As Governor, Houston actively opposed the secession movement in 1860-61. Apparently, a proslavery terrorist even tried to assassinate him in 1860:

[W]hen the town of Henderson mysteriously burned in August, the Governor could do nothing to prevent the wave of lynchings, vigilante committees and angry sentiment which followed rumors of Negro uprisings and arson. Houston's speech in Waco denouncing secession was answered by the explosion of a keg of powder behind the hotel in which he slept unharmed.
In early 1861, the legislature nevertheless approved a secession ordnance that was submitted to Texas voters, eventually to be approved. In a speech of September of the previous year, he declared his Jacksonian position:

I ask not the defeat of sectionalism by sectionalism, but by nationality.... These are no new sentiments to me. I uttered them in the American Senate in 1856. I utter them now. I was denounced then as a traitor. I am denounced now. Be it so! Men who never endured the privation, the toil, the peril that I have for my country call me a traitor because I am willing to yield obedience to the Constitution and the constituted authorities. Let them suffer what I have for this Union, and they will feel it entwining so closely around their hearts that it will be like snapping the cords of life to give it up.... What are the people who call me a traitor? Are they those who march under the national flag and are ready to defend it? That is my banner!... and so long as it waves proudly o'er me, even as it has waved amid stormy scenes where these men were not, I can forget that I am called a traitor. (my emphasis)
I wonder how many Republican candidates for President the next couple of years when asked about their views of the Confederate flag being flown today will be willing to say something like what Houston said then, "Are they those who march under the national flag and are ready to defend it? That is my banner!" I remember back during the last Presidential election that Wes Clark said something very much like that when confronted with a Confederate flag fan in Mississippi.

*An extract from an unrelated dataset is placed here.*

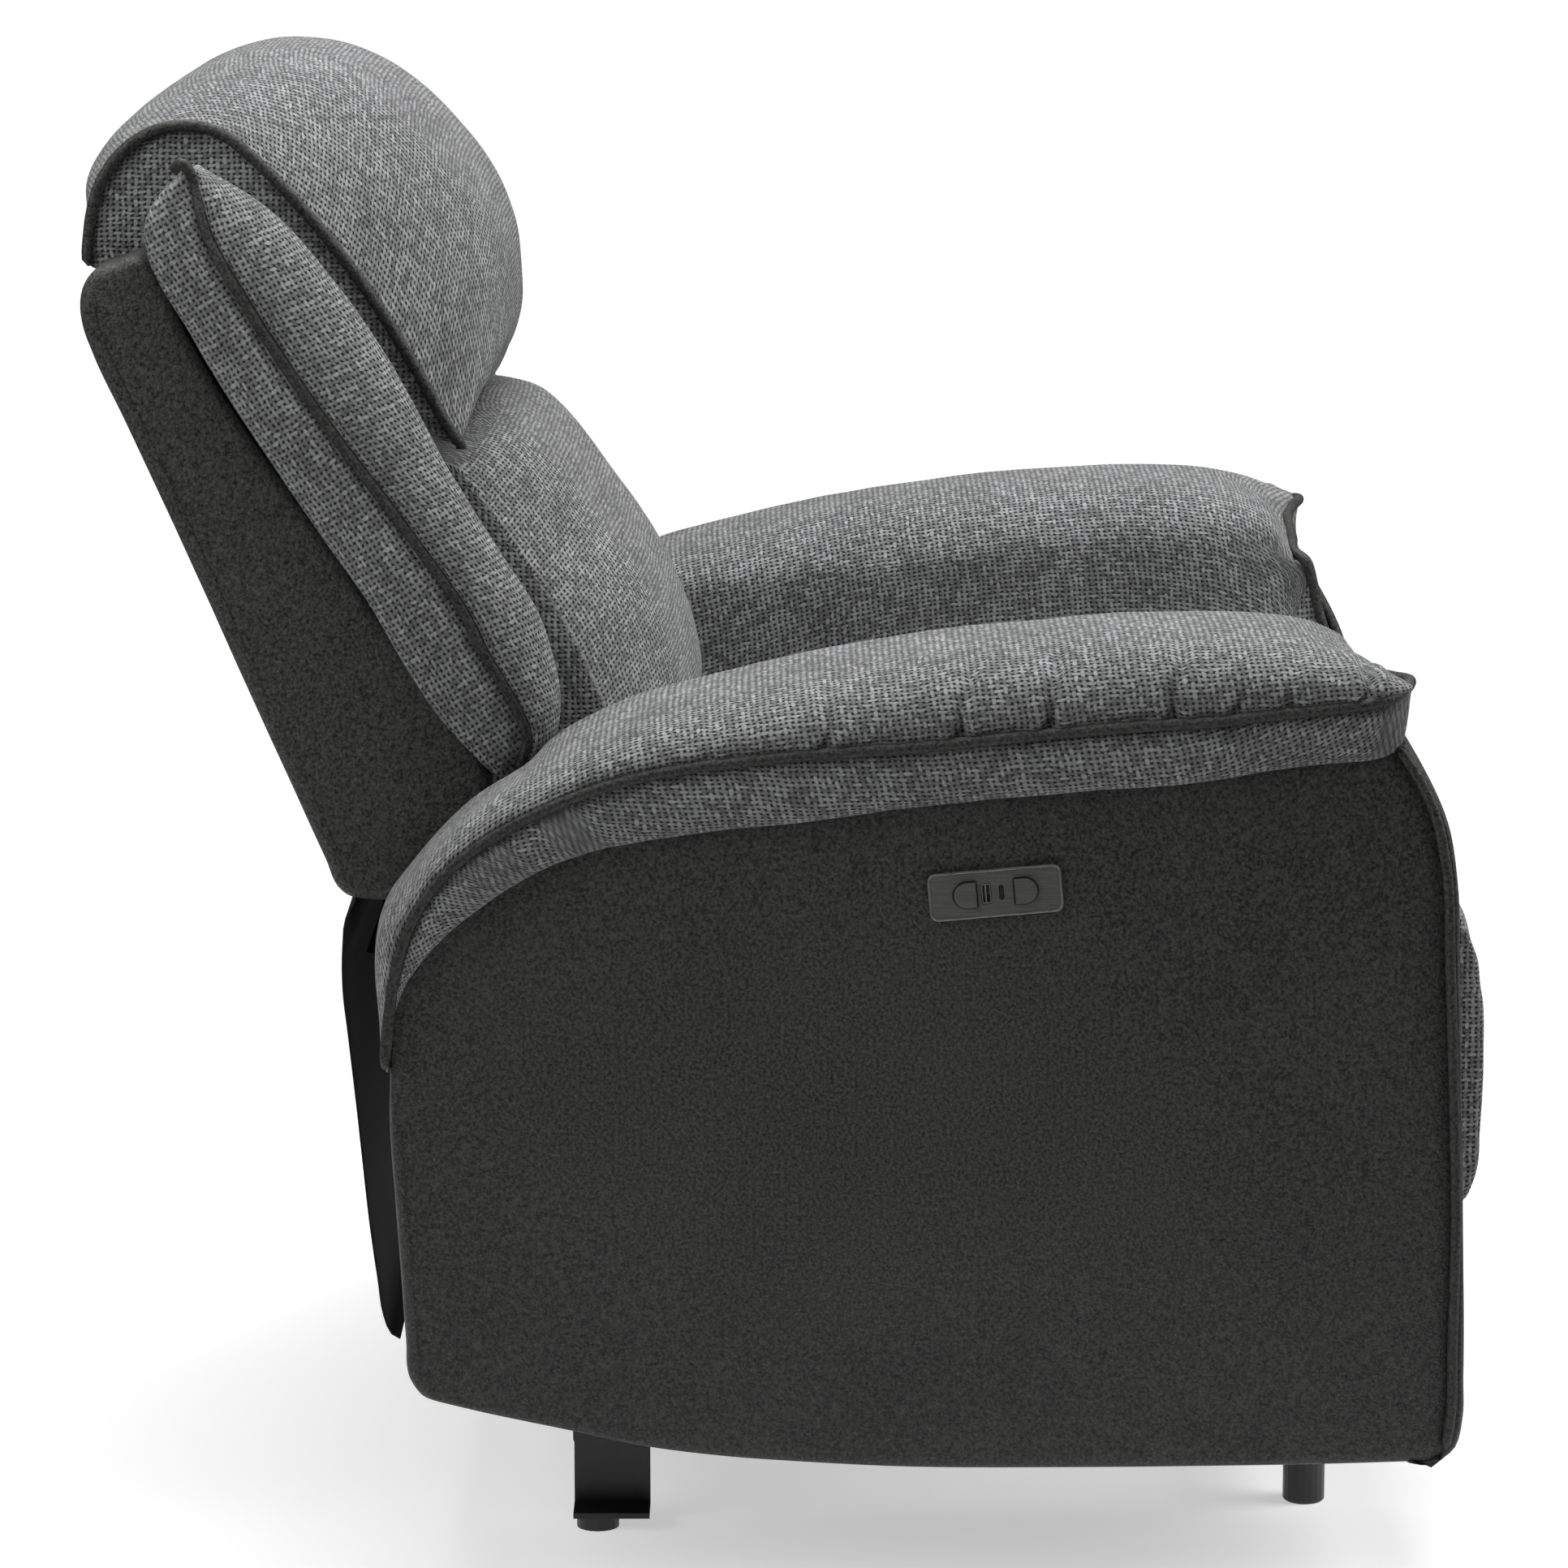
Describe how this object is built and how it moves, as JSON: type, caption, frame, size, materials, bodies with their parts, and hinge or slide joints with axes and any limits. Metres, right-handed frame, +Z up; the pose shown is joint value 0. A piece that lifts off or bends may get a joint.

But, back to the old days. Having been defeated in the legislative vote, Houston campaigned actively against the referendum on slavery:

Ugly crowds, stones and denunciation as a traitor met him throughout the state. At Waco his life was threatened. At Belton, an armed thug suddenly arose and started toward him. But old Sam Houston, looking him right in the eye, put each hand on his own pistols: "Ladies and Gentlemen, keep your seats. It is nothing but a fice barking at the lion in his den." Unharmed, he stalked the state in characteristic fashion, confounding his enemies with powerful sarcasm. Asked to express his honest opinion of the secessionist leader, Houston replied: "He has all the characteristics of a dog except fidelity." Now seventy years old, but still an impressively straight figure with those penetrating eyes and massive white hair, Old Sam closed his tour in Galveston before a jeering and ugly mob. "Some of you laugh to scorn the idea of bloodshed as the result of secession," he cried, "but let me tell you what is coming. You may, after the sacrifice of countless millions of treasures and hundreds of thousands of precious lives, as a bare possibility, win Southern independence, if God be not against you Put I doubt it. The North is determined to preserve this Union."
Once the state seceeded, Houston's governorship came to an end. He didn't resign. He simply refused to recognize the legitimacy of the Rebel state government. His final message as Governor explained to the people his refusal to take the oath as Governor in the Rebel regime:

Fellow Citizens, in the name of your rights and liberty, which I believe have been trampled upon, I refuse to take this oath. In the name of my own conscience and my own manhood... I refuse to take this oath... [But] I love Texas too well to bring civil strife and bloodshed upon her. I shall make no endeavor to maintain my authority as Chief Executive of this state, except by the peaceful exercise of my functions. When I can no longer do this, I shall calmly withdraw from the scene.... I am... stricken down because I will not yield those principles which I have fought for.... The severest pang is that the blow comes in the name of the state of Texas.